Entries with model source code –
►

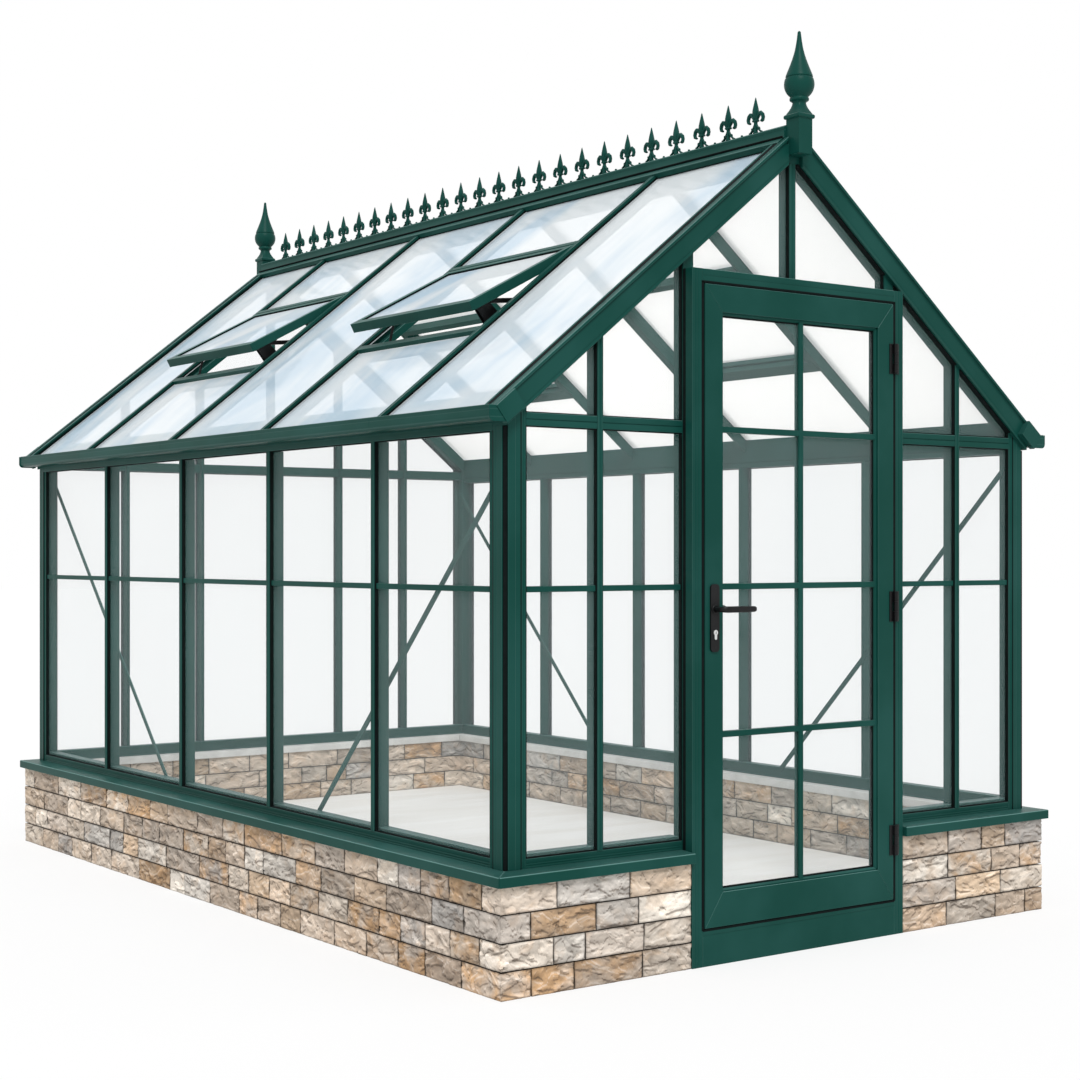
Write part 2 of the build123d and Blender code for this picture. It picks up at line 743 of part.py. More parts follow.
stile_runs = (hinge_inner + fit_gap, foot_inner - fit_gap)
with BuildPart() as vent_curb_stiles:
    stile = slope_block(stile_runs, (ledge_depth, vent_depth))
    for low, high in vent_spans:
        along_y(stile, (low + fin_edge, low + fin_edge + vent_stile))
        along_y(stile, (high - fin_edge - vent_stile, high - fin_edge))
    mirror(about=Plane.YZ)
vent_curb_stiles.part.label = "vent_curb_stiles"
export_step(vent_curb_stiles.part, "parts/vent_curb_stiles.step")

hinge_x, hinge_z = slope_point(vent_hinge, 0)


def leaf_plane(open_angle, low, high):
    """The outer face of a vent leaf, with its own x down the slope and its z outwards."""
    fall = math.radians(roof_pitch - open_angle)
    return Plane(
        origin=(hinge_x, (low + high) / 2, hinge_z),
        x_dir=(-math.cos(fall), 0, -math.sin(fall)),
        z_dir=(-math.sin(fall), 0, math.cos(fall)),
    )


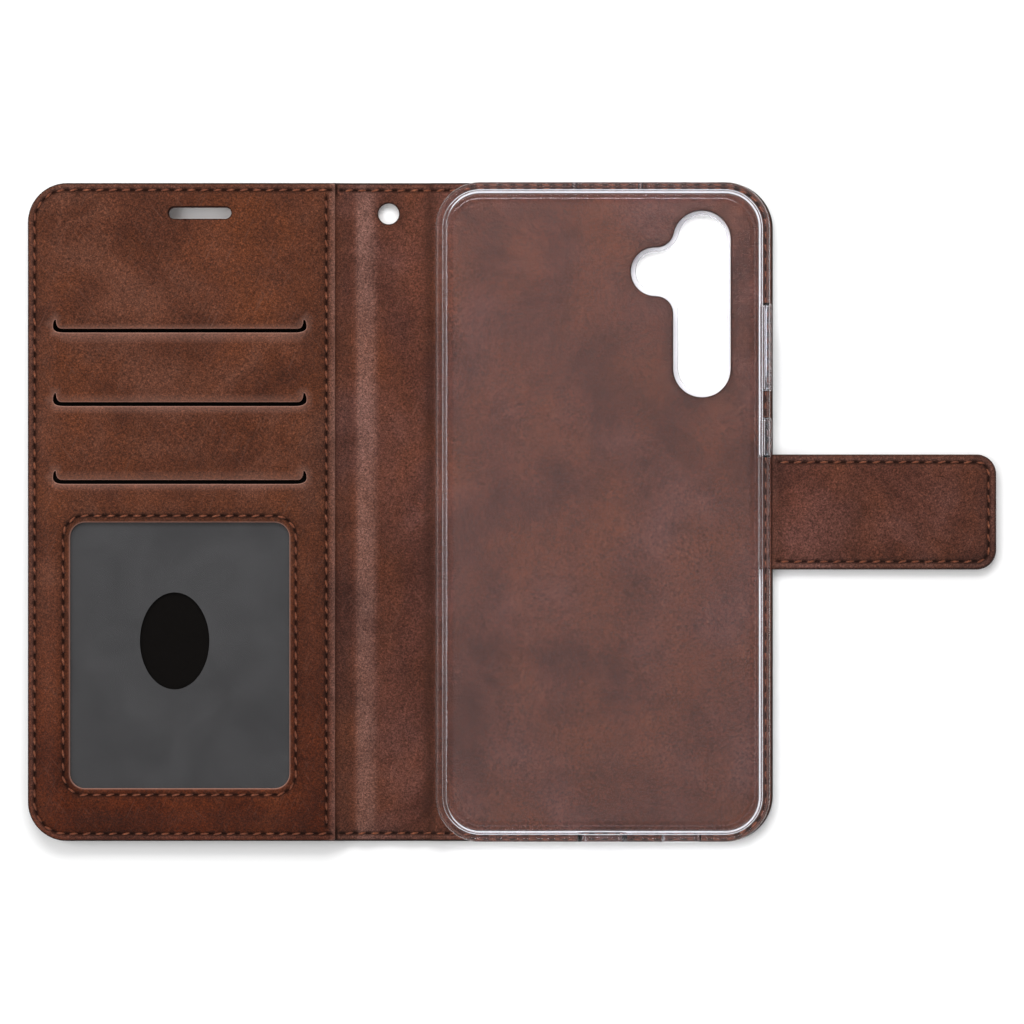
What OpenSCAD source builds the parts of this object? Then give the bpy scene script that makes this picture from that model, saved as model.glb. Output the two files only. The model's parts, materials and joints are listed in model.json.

◄

Aim – Go through the entries and repeat each one exactly.

Written solution –
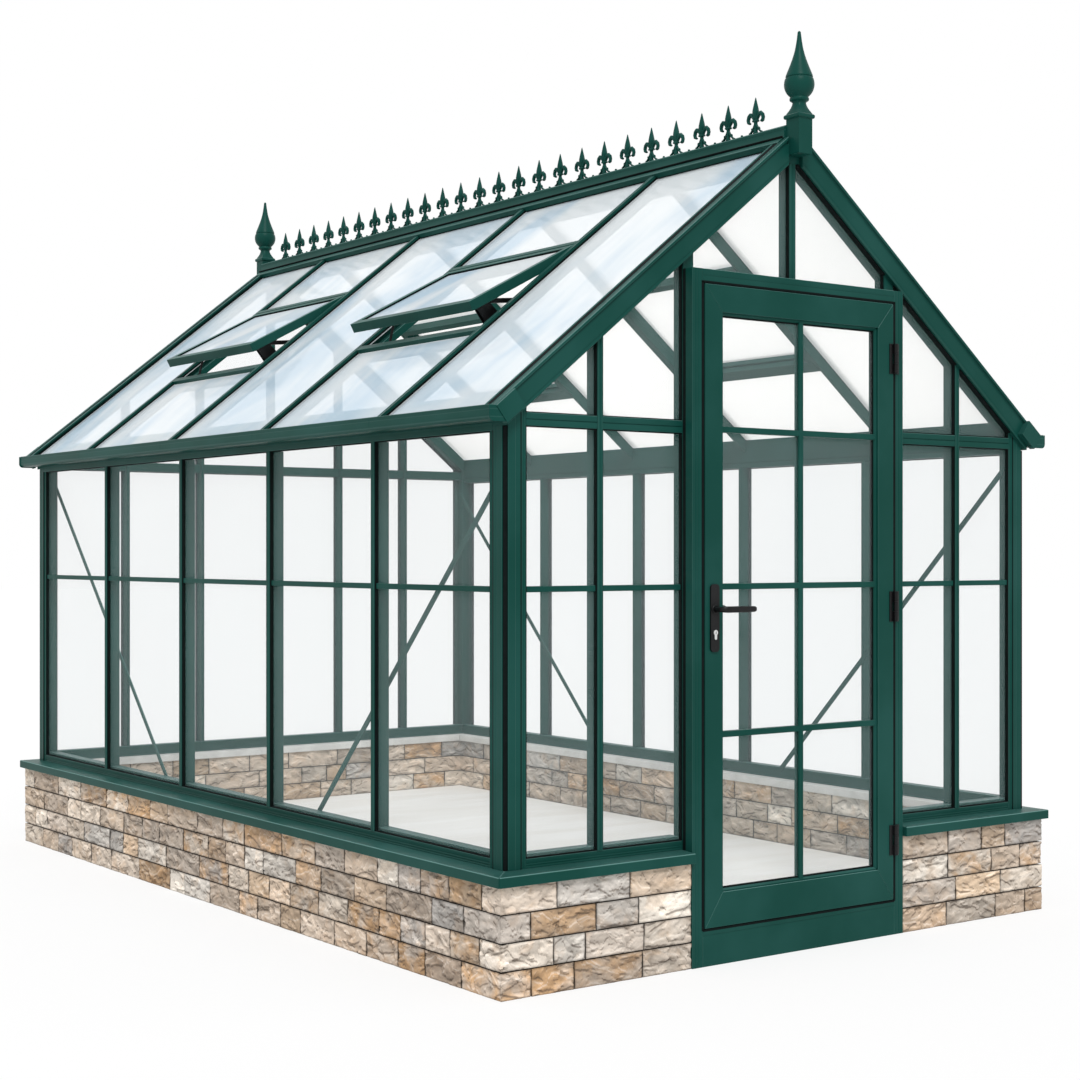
Write part 2 of the build123d and Blender code for this picture. It picks up at line 743 of part.py. More parts follow.
stile_runs = (hinge_inner + fit_gap, foot_inner - fit_gap)
with BuildPart() as vent_curb_stiles:
    stile = slope_block(stile_runs, (ledge_depth, vent_depth))
    for low, high in vent_spans:
        along_y(stile, (low + fin_edge, low + fin_edge + vent_stile))
        along_y(stile, (high - fin_edge - vent_stile, high - fin_edge))
    mirror(about=Plane.YZ)
vent_curb_stiles.part.label = "vent_curb_stiles"
export_step(vent_curb_stiles.part, "parts/vent_curb_stiles.step")

hinge_x, hinge_z = slope_point(vent_hinge, 0)


def leaf_plane(open_angle, low, high):
    """The outer face of a vent leaf, with its own x down the slope and its z outwards."""
    fall = math.radians(roof_pitch - open_angle)
    return Plane(
        origin=(hinge_x, (low + high) / 2, hinge_z),
        x_dir=(-math.cos(fall), 0, -math.sin(fall)),
        z_dir=(-math.sin(fall), 0, math.cos(fall)),
    )


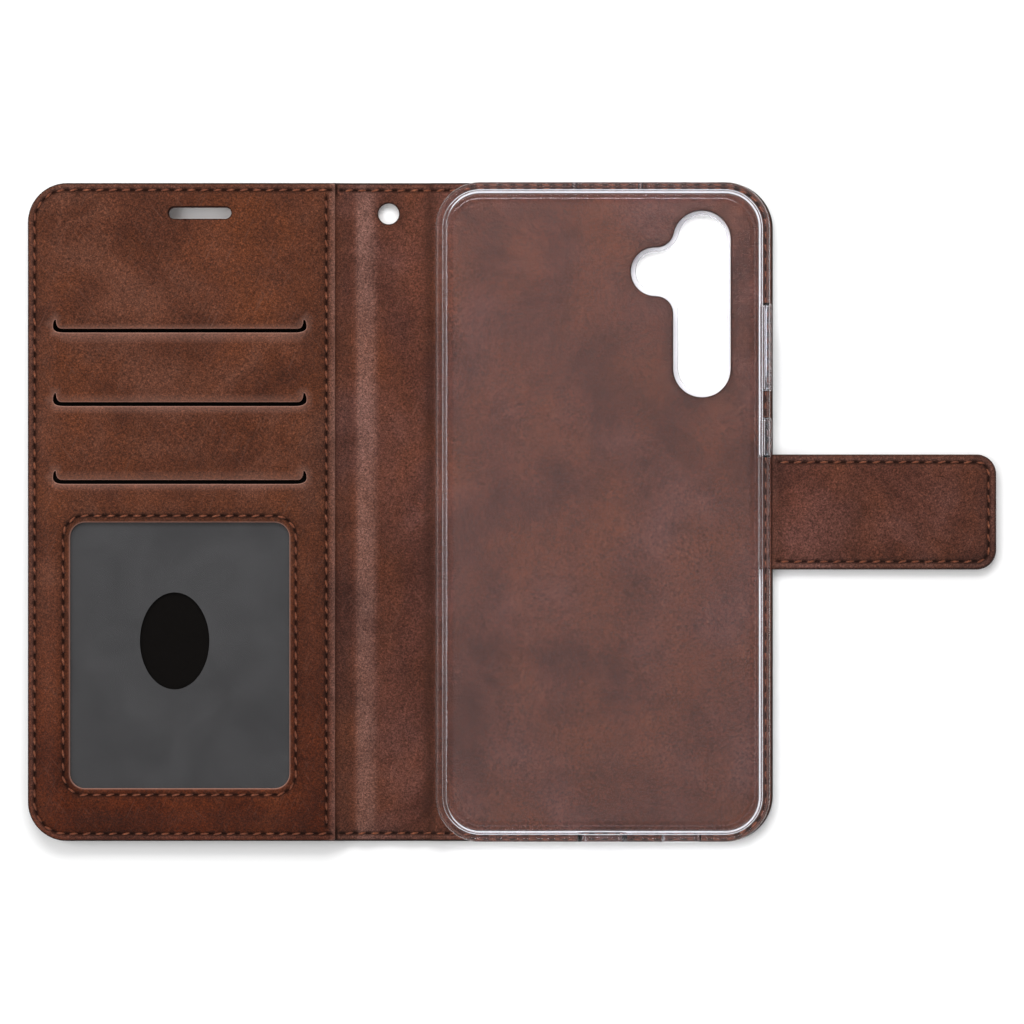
What OpenSCAD source builds the parts of this object? Then give the bpy scene script that makes this picture from that model, saved as model.glb. Output the two files only. The model's parts, materials and joints are listed in model.json.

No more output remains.